5. Monitor Network Traffic
Google might be returning different HTTP status codes or redirecting your scraper to a different page.
Troubleshooting steps: - Log all HTTP responses and status codes. - Handle HTTP redirects, if any, and analyze the destination URL.
6. Test Proxies and IP Rotation
If you're using proxies, they may be blocked or unreliable, causing your scraper to fail.
Troubleshooting steps: - Validate your proxy list and ensure they are working correctly. - Implement IP rotation logic and test with different IP addresses.
7. Respect robots.txt
Make sure you're compliant with Google's robots.txt
file, which specifies the scraping rules for their site.
Troubleshooting steps:
- Check https://www.google.com/robots.txt
and ensure your scraper is not accessing disallowed URLs.
8. Legal and Ethical Considerations
Remember that scraping Google Search results can be against their Terms of Service. Make sure you understand the legal and ethical implications of what you're doing.
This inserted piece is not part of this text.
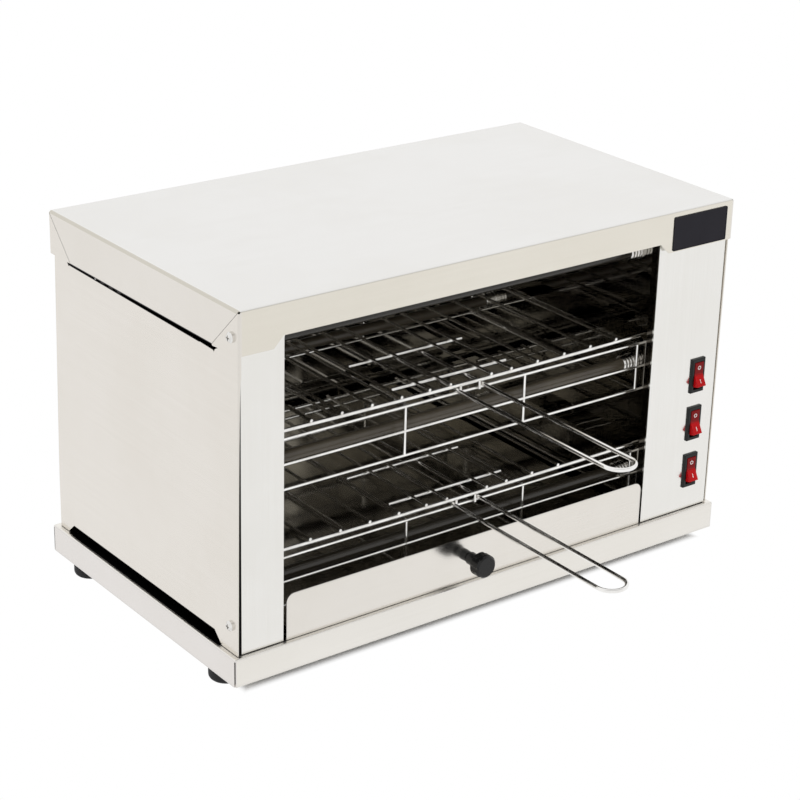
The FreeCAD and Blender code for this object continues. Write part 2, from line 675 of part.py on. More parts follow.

Example: Updating Selectors in Python
If Google has changed its HTML structure, you might need to update your selectors. Here's a simplified example using Python with requests
and BeautifulSoup
:
import requests
from bs4 import BeautifulSoup
headers = {
'User-Agent': 'Mozilla/5.0 (Windows NT 10.0; Win64; x64) AppleWebKit/537.36 (KHTML, like Gecko) Chrome/58.0.3029.110 Safari/537.3'
}
response = requests.get('https://www.google.com/search?q=web+scraping', headers=headers)
# Check if the request was successful
if response.status_code == 200:
soup = BeautifulSoup(response.text, 'html.parser')
# Update the selector to match the new structure
search_results = soup.find_all('div', class_='tF2Cxc')
for result in search_results:
# Extract information based on the updated selectors
title = result.find('h3').text
link = result.find('a')['href']
print(title, link)
else:
print(f"Failed to retrieve results. Status code: {response.status_code}")
Example: Handling JavaScript in Puppeteer (JavaScript)
If you need to scrape content that's rendered by JavaScript, you can use Puppeteer in a Node.js environment:
const puppeteer = require('puppeteer');
(async () => {
const browser = await puppeteer.launch();
const page = await browser.newPage();
await page.setUserAgent('Mozilla/5.0 (Windows NT 10.0; Win64; x64) AppleWebKit/537.36 (KHTML, like Gecko) Chrome/58.0.3029.110 Safari/537.3');
await page.goto('https://www.google.com/search?q=web+scraping');
// Wait for the results to load
await page.waitForSelector('div.tF2Cxc');
// Extract titles and links from the results
const searchResults = await page.evaluate(() => {
const results = [];
const items = document.querySelectorAll('div.tF2Cxc');
items.forEach((item) => {
const title = item.querySelector('h3').innerText;
const link = item.querySelector('a').href;
results.push({ title, link });
});
return results;
});
console.log(searchResults);
await browser.close();
})();
Remember to use these examples as a starting point and adapt them to the specifics of your situation. Always ensure you are scraping responsibly and legally.